Sadly, as this example illustrates, the multicultural ethos has sometimes become a Trojan horse for the subversion of human rights and for the promotion of bizarre double standards.
We all know that a gay leader who was prejudiced against Muslims would not be invited to address a UAF conference. He’d be denounced and declared a pariah. Yet UAF happily invited the anti-gay bigot Sacranie to speak at its conference as an honored guest. Hypocrisy or what?
By asserting and celebrating difference, multiculturalism can divide people, often on racial and religious lines. We have sadly witnessed conflicts between some factions of Afro-Caribbean and Asian youth, and tensions between sections of the Muslim, Hindu and Jewish communities.
This shows that too much focus on difference can spill over into separateness, which subverts an appreciation of our common humanity and undermines notions of universal rights and equal citizenship.

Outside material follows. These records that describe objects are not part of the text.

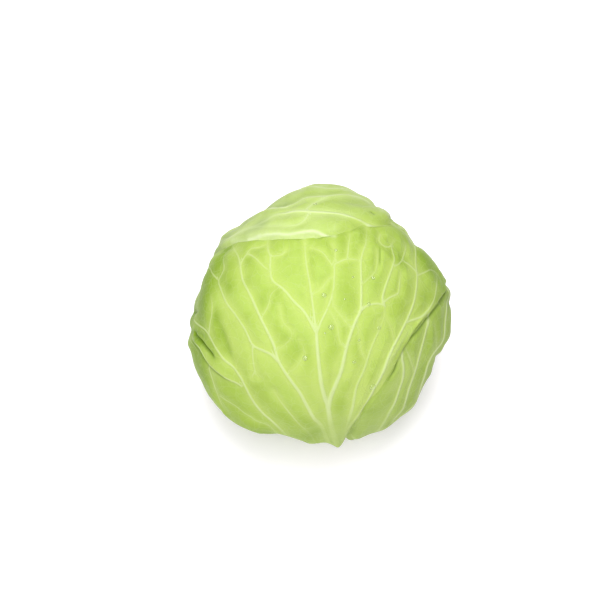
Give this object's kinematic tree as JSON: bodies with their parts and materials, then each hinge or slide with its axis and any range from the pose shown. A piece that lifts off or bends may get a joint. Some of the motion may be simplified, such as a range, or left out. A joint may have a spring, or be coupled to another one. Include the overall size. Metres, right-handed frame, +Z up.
{
  "type": "round cabbage head",
  "caption": "Round head of green cabbage lying on its side, with broad veined wrapper leaves folded over a dense heart and a cut stem.",
  "frame": {"origin": "middle of the flat spot that the head rests on, on the table's surface", "axes": "+Z up from the table, -Y towards the stem end, which points forward and down, +X to the right as seen from the front"},
  "size_m": [0.1737, 0.1708, 0.1675],
  "materials": {
    "outer_leaf": "satin",
    "inner_leaf": "satin",
    "heart": "satin",
    "stem": "matte"
  },
  "bodies": {
    "root": {"stem": "stem", "heart": "heart", "leaf_back_right": "inner_leaf", "leaf_left": "inner_leaf", "leaf_lower_left": "inner_leaf", "leaf_right": "inner_leaf", "leaf_front": "outer_leaf", "leaf_top": "outer_leaf"}
  },
  "joints": []
}
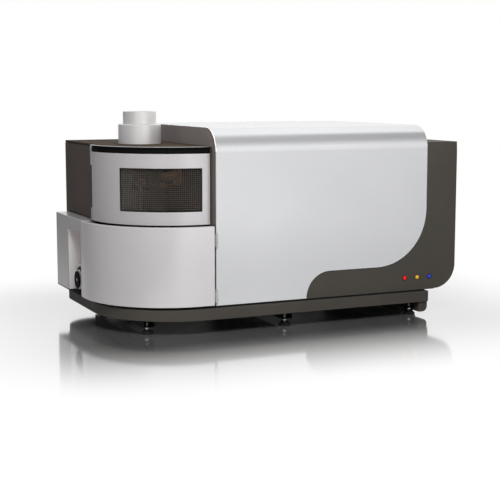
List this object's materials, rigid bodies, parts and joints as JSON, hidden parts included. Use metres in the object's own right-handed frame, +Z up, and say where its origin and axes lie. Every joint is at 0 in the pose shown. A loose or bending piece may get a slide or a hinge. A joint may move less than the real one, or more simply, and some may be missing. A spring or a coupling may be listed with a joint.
{
  "type": "inductively coupled plasma spectrometer",
  "caption": "Benchtop plasma emission spectrometer with a curved windowed plasma tower, a curved sample bay door, an exhaust chimney and a wrapped cover on a dark cabinet.",
  "frame": {"origin": "middle of the overall footprint, on the bench surface under the feet", "axes": "+X to the right along the cabinet's length, +Y from the front to the back, +Z up"},
  "size_m": [1.38, 0.782, 0.7761],
  "materials": {
    "dark_paint": "satin warm dark grey powder coat",
    "side_paint": "satin dark brown grey powder coat",
    "roof_paint": "matt olive brown powder coat",
    "silver_paint": "satin silver paint",
    "door_paint": "satin silver grey paint",
    "gloss_black": "gloss black trim",
    "black_steel": "matt black steel",
    "black_rubber": "matt black rubber",
    "bright_steel": "brushed",
    "stainless": "brushed stainless steel",
    "dark_glass": "dark tinted safety glass",
    "copper": "bright copper tube",
    "quartz": "clear quartz",
    "ceramic": "white fluoropolymer",
    "satin_white": "satin white",
    "cast_aluminium": "cast and machined",
    "board_green": "solder mask",
    "black_plastic": "moulded black",
    "clear_tube": "clear pump tubing",
    "button_red": "gloss red",
    "button_yellow": "gloss amber",
    "button_blue": "gloss blue"
  },
  "bodies": {
    "chassis": {"base_plinth": "dark_paint", "bearer_left": "black_steel", "bearer_middle": "black_steel", "bearer_right": "black_steel", "floor_plate": "black_steel", "front_panel": "dark_paint", "right_panel": "dark_paint", "top_panel": "dark_paint", "rear_panel": "side_paint", "end_cheek": "side_paint", "hood_cover": "silver_paint", "hood_end_plate": "dark_paint", "tower_top": "roof_paint", "tower_band": "gloss_black", "tower_side_panel": "side_paint", "bay_wall": "stainless", "tower_shelf": "black_steel", "side_box": "door_paint", "pump_recess": "stainless", "exhaust_ring": "satin_white", "exhaust_collar": "satin_white", "window_hinge_upper": "bright_steel", "window_hinge_lower": "bright_steel", "lower_hinge_upper": "bright_steel", "lower_hinge_lower": "bright_steel", "torch": "quartz", "torch_mount": "ceramic", "load_coil": "copper", "coil_mount": "ceramic", "optics_interface": "cast_aluminium", "spray_chamber": "quartz", "nebulizer": "quartz", "pump_body": "black_plastic", "pump_tube": "clear_tube", "button_carrier": "black_plastic", "optical_chamber": "cast_aluminium", "detector_module": "cast_aluminium", "rf_generator": "cast_aluminium", "power_supply": "stainless", "control_board": "board_green", "fan_housing": "black_plastic", "mains_inlet": "black_plastic", "service_ports": "bright_steel"},
    "window_door_body": {"window_door": "door_paint", "window_glass": "dark_glass", "window_screen": "stainless"},
    "lower_door_body": {"lower_door": "door_paint"},
    "pump_rotor_body": {"pump_rotor": "black_plastic"},
    "pump_clamp_body": {"pump_clamp": "black_plastic"},
    "fan_rotor_body": {"fan_rotor": "black_plastic"},
    "mains_switch_body": {"mains_switch": "black_plastic"},
    "button_red_body": {"button_red": "button_red"},
    "button_yellow_body": {"button_yellow": "button_yellow"},
    "button_blue_body": {"button_blue": "button_blue"},
    "foot_front_left_body": {"levelling_foot_front_left": "black_rubber"},
    "foot_front_middle_body": {"levelling_foot_front_middle": "black_rubber"},
    "foot_front_right_body": {"levelling_foot_front_right": "black_rubber"},
    "foot_rear_left_body": {"levelling_foot_rear_left": "black_rubber"},
    "foot_rear_middle_body": {"levelling_foot_rear_middle": "black_rubber"},
    "foot_rear_right_body": {"levelling_foot_rear_right": "black_rubber"}
  },
  "joints": [
    {"name": "window_door_hinge", "type": "hinge", "parent": "chassis", "child": "window_door_body", "pos_m": [-0.651, -0.045, 0.511], "axis": [0, 0, 1], "range_deg": [-110, 0]},
    {"name": "lower_door_hinge", "type": "hinge", "parent": "chassis", "child": "lower_door_body", "pos_m": [-0.3106, -0.3846, 0.242], "axis": [0, 0, 1], "range_deg": [0, 120]},
    {"name": "pump_rotor_spin", "type": "hinge", "parent": "chassis", "child": "pump_rotor_body", "pos_m": [-0.6596, 0.069, 0.153], "axis": [1, 0, 0], "continuous": true},
    {"name": "pump_clamp_hinge", "type": "hinge", "parent": "chassis", "child": "pump_clamp_body", "pos_m": [-0.6596, 0.125, 0.187], "axis": [-1, 0, 0], "range_deg": [0, 60]},
    {"name": "fan_spin", "type": "hinge", "parent": "chassis", "child": "fan_rotor_body", "pos_m": [0.54, 0.35, 0.48], "axis": [0, 1, 0], "continuous": true},
    {"name": "mains_switch_rock", "type": "hinge", "parent": "chassis", "child": "mains_switch_body", "pos_m": [0.11, 0.3668, 0.2125], "axis": [1, 0, 0], "range_deg": [-18, 0]},
    {"name": "button_red_press", "type": "slide", "parent": "chassis", "child": "button_red_body", "axis": [0, 1, 0], "range_m": [0, 0.003], "stiffness_N_per_m": 400, "springref_m": -0.001},
    {"name": "button_yellow_press", "type": "slide", "parent": "chassis", "child": "button_yellow_body", "axis": [0, 1, 0], "range_m": [0, 0.003], "stiffness_N_per_m": 400, "springref_m": -0.001},
    {"name": "button_blue_press", "type": "slide", "parent": "chassis", "child": "button_blue_body", "axis": [0, 1, 0], "range_m": [0, 0.003], "stiffness_N_per_m": 400, "springref_m": -0.001},
    {"name": "foot_front_left_screw", "type": "slide", "parent": "chassis", "child": "foot_front_left_body", "axis": [0, 0, 1], "range_m": [-0.012, 0]},
    {"name": "foot_front_middle_screw", "type": "slide", "parent": "chassis", "child": "foot_front_middle_body", "axis": [0, 0, 1], "range_m": [-0.012, 0]},
    {"name": "foot_front_right_screw", "type": "slide", "parent": "chassis", "child": "foot_front_right_body", "axis": [0, 0, 1], "range_m": [-0.012, 0]},
    {"name": "foot_rear_left_screw", "type": "slide", "parent": "chassis", "child": "foot_rear_left_body", "axis": [0, 0, 1], "range_m": [-0.012, 0]},
    {"name": "foot_rear_middle_screw", "type": "slide", "parent": "chassis", "child": "foot_rear_middle_body", "axis": [0, 0, 1], "range_m": [-0.012, 0]},
    {"name": "foot_rear_right_screw", "type": "slide", "parent": "chassis", "child": "foot_rear_right_body", "axis": [0, 0, 1], "range_m": [-0.012, 0]}
  ]
}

It can produce a new form of splintering and factionalism, where societies are fragmented into myriad communities, each loyal primarily to itself and with less interest in the common good of society as a whole.
The anti-racist struggle, for example, has been weakened by the excesses of the “diversity agenda.” In the 1960s and 1970s, all non-whites united together as “black people” to fight their common oppression: racism. Then black divided into Afro-Caribbean, African and Asian. More recently, part of the Asian community has split off to identify primarily as Muslim, distancing themselves from other Asians, such as Hindus, Sikhs, Buddhists and atheists.
This fragmentation has been endorsed by some on the left, who have colluded with communalism and the division of the Asian community on religious lines. These left-wingers have a great deal to say about the oppression of Muslims but little or nothing to say about the racism and disadvantage experienced by Asians of other faiths and Asians of no faith at all.
Multiculturalism can thus sometimes foster a “Balkanization” of the humanitarian agenda, fracturing communities according to their different cultural identities, values and traditions. When these differences are prioritized, our common interests get sidelined. Racial and religious particularities dominate. This can promote social division and antagonism.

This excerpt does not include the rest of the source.